Prince Edward arrived in Halifax in 1794, accompanied by his French mistress of long-standing, optimistically given the new name of Madame de Saint Laurent. He rented and modified a country house in Bedford Basin and lived there in the most civilised fashion. Here is a watercolour of the Prince’s Lodge Estate from the collection of Henry and Barbara Dobson which was being auctioned off in 2011, and which, to my great sorrow, I could not afford. Note a round temple on a little hill, in the left of the picture.
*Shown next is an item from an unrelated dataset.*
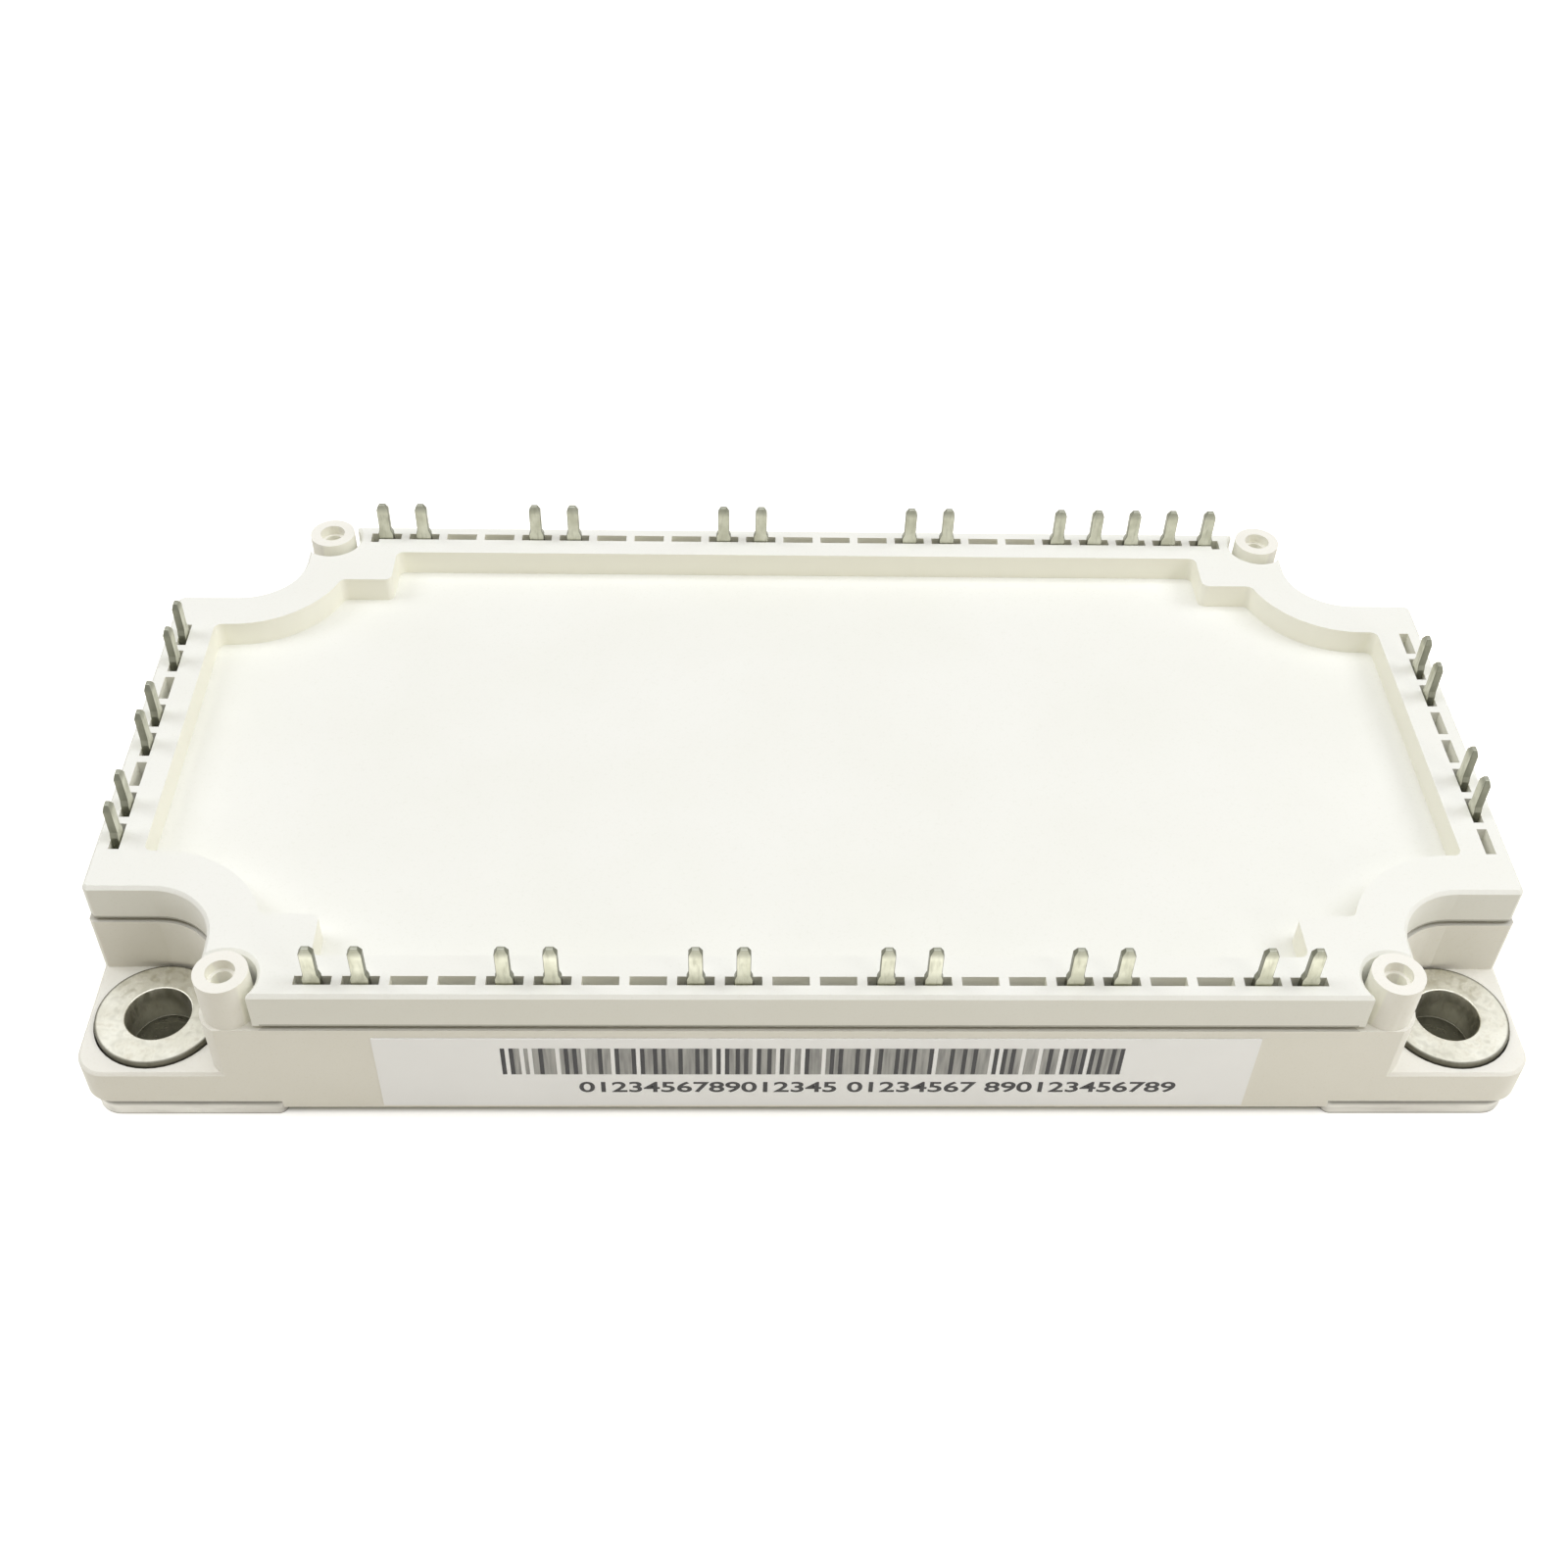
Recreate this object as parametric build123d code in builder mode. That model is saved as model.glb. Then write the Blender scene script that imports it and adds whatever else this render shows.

He was a man of the greatest culture and left his mark on the city of Halifax by promoting the construction of three round buildings, something which, to my knowledge, has never been carefully examined as an architectural phenomenon. There is a lecture there, crying out to be given. These buildings were the clock tower, still standing on Citadel Hill, Saint George’s Church, an amazing round structure, and a round music pavilion in Bedford Basin that is on the edge of a railway cutting. You can visit it. The best photo of it in its original context is this one taken in 1864 and now in the collection of Trevor Gillingwater. Even then the hill was disfigured by a cutting to make room for the railway system whose construction began in 1858.
Prince Edward was the best thing that could have happened to Halifax. He worked on the military defences and was very supportive of the colony’s various institutions. In 1798 he had a fall from a horse and returned to England to recuperate. On April 24, 1777 he was created Duke of Kent and Strathern and also Earl of Dublin. In May he was promoted to the rank of general and appointed Commander-in-Chief of the British forces in North America. The Prince is remembered for many things, one of the sweetest, perhaps, is his use of the word “Canadian” as an inclusive description of both the English and French citizens of the British Colony.
All sorts of important things happened in 1799. The decision to rename Saint John’s Island to Prince Edward Island had been taken in 1798 and in anticipation of this, a new map, based on the Holland model, was published by H. A Ashby.
Gone are the fantasy estates found on the Holland maps. Here new settlements are recorded, and an attempt made to show the emerging system of roads on the Island.
1798 – Prince Edward Island/ divided into/ Counties & Parishes,/ with the Lots,/ as Granted by Government,/ Exhibiting all the/ New Settlements,/ Roads, Mills/ &c &c., 18.3 x 35 cm. London, Publish’d as the Act directs March 1, 1798, by H. Ashby, King Street, Cheapside. [Also called the Stewart map after use in 1806], Robertson Library, UPEI.
1798 Ashby – Prince Edward Island – UPEI
This page from Island Imagined at UPEI provides details about the new settlements that appear on this map.
https://www.islandimagined.ca/book/export/html/36
This map is often called the Stewart map because John Stewart used it 10 years later as the map for his book, An Account of Prince Edward Island … published in 1806. There was no other map available at the time with the new name of the colony – Prince Edward Island – on it.
We have come to the end of our long 300+ years of the story of Ile Saint Jean. The Nineteenth Century, which was about to begin, would witness the old island with the new name struggle to emerge from the grip of British Colonialism, and to explore the possibilities of unification with the other Canadian colonies to achieve an independent Canada.
AN ACADIAN POSTSCRIPT
The GREAT EVENT of 1799, the changing of the name of Saint John’s Island to Prince Edward Island, overshadows all other events at that time. Even so, life went on for everybody – the British settlers, the Acadians and the Mi’kmaq – and, at first, nothing much changed. However, the year 1799 had a SMALL EVENT, which has never been associated with the great one, and that was the founding of a new settlement around a lagoon, at the southeast corner of Lot 1, next to what, in a generation, would appear as Tignish Pond on the maps. In October of 1799, eight Acadian families left Malpeque, and perhaps furtively, made their way to this carefully chosen place. There they settled around what is now known as the Green, and by 1853 the land they lived on, originally without permission, had been surveyed and placed, for all time, on a map by John Ball (PARO 1052 03) after absentee landlords had recognised the rich fisheries potential of this harbour and begun to collect rent.
By 1801 the Acadians had built a log chapel and by 1826, a large handsome Neoclassical church. They placed their tiny cemetery near the water, not far from the church, and it is still fenced off and respected to this day. You can see the small green area just to the right of centre at the top of this photo.
In 1811 the Acadians were followed by some Irish settlers on the west side of Lot 1. But that is another story in another century.
This little story reminds us that settlement and development, often on a very small scale, and at times by the least expected people, was continuously taking place in what was now Prince Edward Island. This story is also connected with the fate of those Acadians who managed to escape Deportation and found ways to remain on the Island, settle down, and thrive.